* _Dataset excerpt_:
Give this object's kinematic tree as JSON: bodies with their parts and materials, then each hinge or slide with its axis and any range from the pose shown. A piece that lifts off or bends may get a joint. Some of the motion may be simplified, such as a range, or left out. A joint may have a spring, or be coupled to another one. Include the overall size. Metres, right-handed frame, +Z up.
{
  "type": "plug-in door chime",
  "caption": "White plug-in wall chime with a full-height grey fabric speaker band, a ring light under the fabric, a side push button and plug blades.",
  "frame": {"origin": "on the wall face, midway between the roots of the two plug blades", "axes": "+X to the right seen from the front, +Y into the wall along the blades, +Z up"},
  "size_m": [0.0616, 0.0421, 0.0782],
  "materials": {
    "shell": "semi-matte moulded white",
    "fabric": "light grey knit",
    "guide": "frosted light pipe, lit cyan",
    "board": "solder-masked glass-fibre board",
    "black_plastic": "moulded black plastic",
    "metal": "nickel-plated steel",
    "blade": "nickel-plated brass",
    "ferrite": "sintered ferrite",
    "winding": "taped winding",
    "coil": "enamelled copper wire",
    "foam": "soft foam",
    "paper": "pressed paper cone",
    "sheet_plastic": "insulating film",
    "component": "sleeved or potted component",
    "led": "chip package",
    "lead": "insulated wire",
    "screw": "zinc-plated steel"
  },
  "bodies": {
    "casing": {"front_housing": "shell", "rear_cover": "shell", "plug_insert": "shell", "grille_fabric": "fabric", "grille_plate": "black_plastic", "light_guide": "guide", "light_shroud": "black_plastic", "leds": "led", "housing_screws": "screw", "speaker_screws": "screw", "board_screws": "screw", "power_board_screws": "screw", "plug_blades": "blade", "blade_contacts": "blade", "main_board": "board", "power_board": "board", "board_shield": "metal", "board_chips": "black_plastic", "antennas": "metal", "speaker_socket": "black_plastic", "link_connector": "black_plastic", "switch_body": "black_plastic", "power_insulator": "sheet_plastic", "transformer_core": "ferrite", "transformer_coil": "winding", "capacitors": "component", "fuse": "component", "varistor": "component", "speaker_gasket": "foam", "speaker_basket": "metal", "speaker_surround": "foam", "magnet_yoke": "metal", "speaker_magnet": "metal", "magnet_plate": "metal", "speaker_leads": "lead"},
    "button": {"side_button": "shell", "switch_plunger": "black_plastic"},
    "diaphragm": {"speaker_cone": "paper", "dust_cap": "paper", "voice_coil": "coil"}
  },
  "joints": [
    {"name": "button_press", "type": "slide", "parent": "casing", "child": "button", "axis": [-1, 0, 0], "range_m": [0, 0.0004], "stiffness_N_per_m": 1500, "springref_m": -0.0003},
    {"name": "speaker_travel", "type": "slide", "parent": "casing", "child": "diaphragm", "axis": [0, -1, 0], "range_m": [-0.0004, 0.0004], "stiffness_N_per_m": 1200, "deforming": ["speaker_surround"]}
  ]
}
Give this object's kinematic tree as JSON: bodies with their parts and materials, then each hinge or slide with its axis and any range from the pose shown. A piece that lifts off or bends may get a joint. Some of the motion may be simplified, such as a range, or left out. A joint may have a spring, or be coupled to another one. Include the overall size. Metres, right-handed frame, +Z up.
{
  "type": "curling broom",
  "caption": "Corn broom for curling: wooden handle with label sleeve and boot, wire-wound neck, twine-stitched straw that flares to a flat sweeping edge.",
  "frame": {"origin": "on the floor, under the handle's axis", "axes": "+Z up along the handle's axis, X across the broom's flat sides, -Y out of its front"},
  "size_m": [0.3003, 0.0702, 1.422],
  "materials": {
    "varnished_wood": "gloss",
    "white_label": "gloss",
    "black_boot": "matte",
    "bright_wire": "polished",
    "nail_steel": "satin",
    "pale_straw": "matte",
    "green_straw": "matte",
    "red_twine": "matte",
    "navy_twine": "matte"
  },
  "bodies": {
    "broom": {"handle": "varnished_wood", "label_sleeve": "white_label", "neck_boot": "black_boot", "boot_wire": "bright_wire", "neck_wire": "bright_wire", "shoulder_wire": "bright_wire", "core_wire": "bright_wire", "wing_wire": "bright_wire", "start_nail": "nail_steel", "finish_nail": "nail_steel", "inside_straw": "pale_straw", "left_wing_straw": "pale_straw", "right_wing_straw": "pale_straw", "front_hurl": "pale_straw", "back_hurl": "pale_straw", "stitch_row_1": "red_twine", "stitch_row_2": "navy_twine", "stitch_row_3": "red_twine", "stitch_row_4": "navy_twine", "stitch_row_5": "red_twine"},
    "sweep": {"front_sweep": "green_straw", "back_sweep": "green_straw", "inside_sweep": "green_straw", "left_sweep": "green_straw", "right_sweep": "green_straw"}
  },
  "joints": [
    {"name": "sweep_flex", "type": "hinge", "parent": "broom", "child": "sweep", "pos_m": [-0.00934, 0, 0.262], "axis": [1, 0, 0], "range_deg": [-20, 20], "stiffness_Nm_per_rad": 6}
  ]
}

* _WHAT THIS TASK INVOLVES_: Using the data above, print every record exactly as shown.

* _EXERCISE SOLUTION_:
Give this object's kinematic tree as JSON: bodies with their parts and materials, then each hinge or slide with its axis and any range from the pose shown. A piece that lifts off or bends may get a joint. Some of the motion may be simplified, such as a range, or left out. A joint may have a spring, or be coupled to another one. Include the overall size. Metres, right-handed frame, +Z up.
{
  "type": "plug-in door chime",
  "caption": "White plug-in wall chime with a full-height grey fabric speaker band, a ring light under the fabric, a side push button and plug blades.",
  "frame": {"origin": "on the wall face, midway between the roots of the two plug blades", "axes": "+X to the right seen from the front, +Y into the wall along the blades, +Z up"},
  "size_m": [0.0616, 0.0421, 0.0782],
  "materials": {
    "shell": "semi-matte moulded white",
    "fabric": "light grey knit",
    "guide": "frosted light pipe, lit cyan",
    "board": "solder-masked glass-fibre board",
    "black_plastic": "moulded black plastic",
    "metal": "nickel-plated steel",
    "blade": "nickel-plated brass",
    "ferrite": "sintered ferrite",
    "winding": "taped winding",
    "coil": "enamelled copper wire",
    "foam": "soft foam",
    "paper": "pressed paper cone",
    "sheet_plastic": "insulating film",
    "component": "sleeved or potted component",
    "led": "chip package",
    "lead": "insulated wire",
    "screw": "zinc-plated steel"
  },
  "bodies": {
    "casing": {"front_housing": "shell", "rear_cover": "shell", "plug_insert": "shell", "grille_fabric": "fabric", "grille_plate": "black_plastic", "light_guide": "guide", "light_shroud": "black_plastic", "leds": "led", "housing_screws": "screw", "speaker_screws": "screw", "board_screws": "screw", "power_board_screws": "screw", "plug_blades": "blade", "blade_contacts": "blade", "main_board": "board", "power_board": "board", "board_shield": "metal", "board_chips": "black_plastic", "antennas": "metal", "speaker_socket": "black_plastic", "link_connector": "black_plastic", "switch_body": "black_plastic", "power_insulator": "sheet_plastic", "transformer_core": "ferrite", "transformer_coil": "winding", "capacitors": "component", "fuse": "component", "varistor": "component", "speaker_gasket": "foam", "speaker_basket": "metal", "speaker_surround": "foam", "magnet_yoke": "metal", "speaker_magnet": "metal", "magnet_plate": "metal", "speaker_leads": "lead"},
    "button": {"side_button": "shell", "switch_plunger": "black_plastic"},
    "diaphragm": {"speaker_cone": "paper", "dust_cap": "paper", "voice_coil": "coil"}
  },
  "joints": [
    {"name": "button_press", "type": "slide", "parent": "casing", "child": "button", "axis": [-1, 0, 0], "range_m": [0, 0.0004], "stiffness_N_per_m": 1500, "springref_m": -0.0003},
    {"name": "speaker_travel", "type": "slide", "parent": "casing", "child": "diaphragm", "axis": [0, -1, 0], "range_m": [-0.0004, 0.0004], "stiffness_N_per_m": 1200, "deforming": ["speaker_surround"]}
  ]
}
Give this object's kinematic tree as JSON: bodies with their parts and materials, then each hinge or slide with its axis and any range from the pose shown. A piece that lifts off or bends may get a joint. Some of the motion may be simplified, such as a range, or left out. A joint may have a spring, or be coupled to another one. Include the overall size. Metres, right-handed frame, +Z up.
{
  "type": "curling broom",
  "caption": "Corn broom for curling: wooden handle with label sleeve and boot, wire-wound neck, twine-stitched straw that flares to a flat sweeping edge.",
  "frame": {"origin": "on the floor, under the handle's axis", "axes": "+Z up along the handle's axis, X across the broom's flat sides, -Y out of its front"},
  "size_m": [0.3003, 0.0702, 1.422],
  "materials": {
    "varnished_wood": "gloss",
    "white_label": "gloss",
    "black_boot": "matte",
    "bright_wire": "polished",
    "nail_steel": "satin",
    "pale_straw": "matte",
    "green_straw": "matte",
    "red_twine": "matte",
    "navy_twine": "matte"
  },
  "bodies": {
    "broom": {"handle": "varnished_wood", "label_sleeve": "white_label", "neck_boot": "black_boot", "boot_wire": "bright_wire", "neck_wire": "bright_wire", "shoulder_wire": "bright_wire", "core_wire": "bright_wire", "wing_wire": "bright_wire", "start_nail": "nail_steel", "finish_nail": "nail_steel", "inside_straw": "pale_straw", "left_wing_straw": "pale_straw", "right_wing_straw": "pale_straw", "front_hurl": "pale_straw", "back_hurl": "pale_straw", "stitch_row_1": "red_twine", "stitch_row_2": "navy_twine", "stitch_row_3": "red_twine", "stitch_row_4": "navy_twine", "stitch_row_5": "red_twine"},
    "sweep": {"front_sweep": "green_straw", "back_sweep": "green_straw", "inside_sweep": "green_straw", "left_sweep": "green_straw", "right_sweep": "green_straw"}
  },
  "joints": [
    {"name": "sweep_flex", "type": "hinge", "parent": "broom", "child": "sweep", "pos_m": [-0.00934, 0, 0.262], "axis": [1, 0, 0], "range_deg": [-20, 20], "stiffness_Nm_per_rad": 6}
  ]
}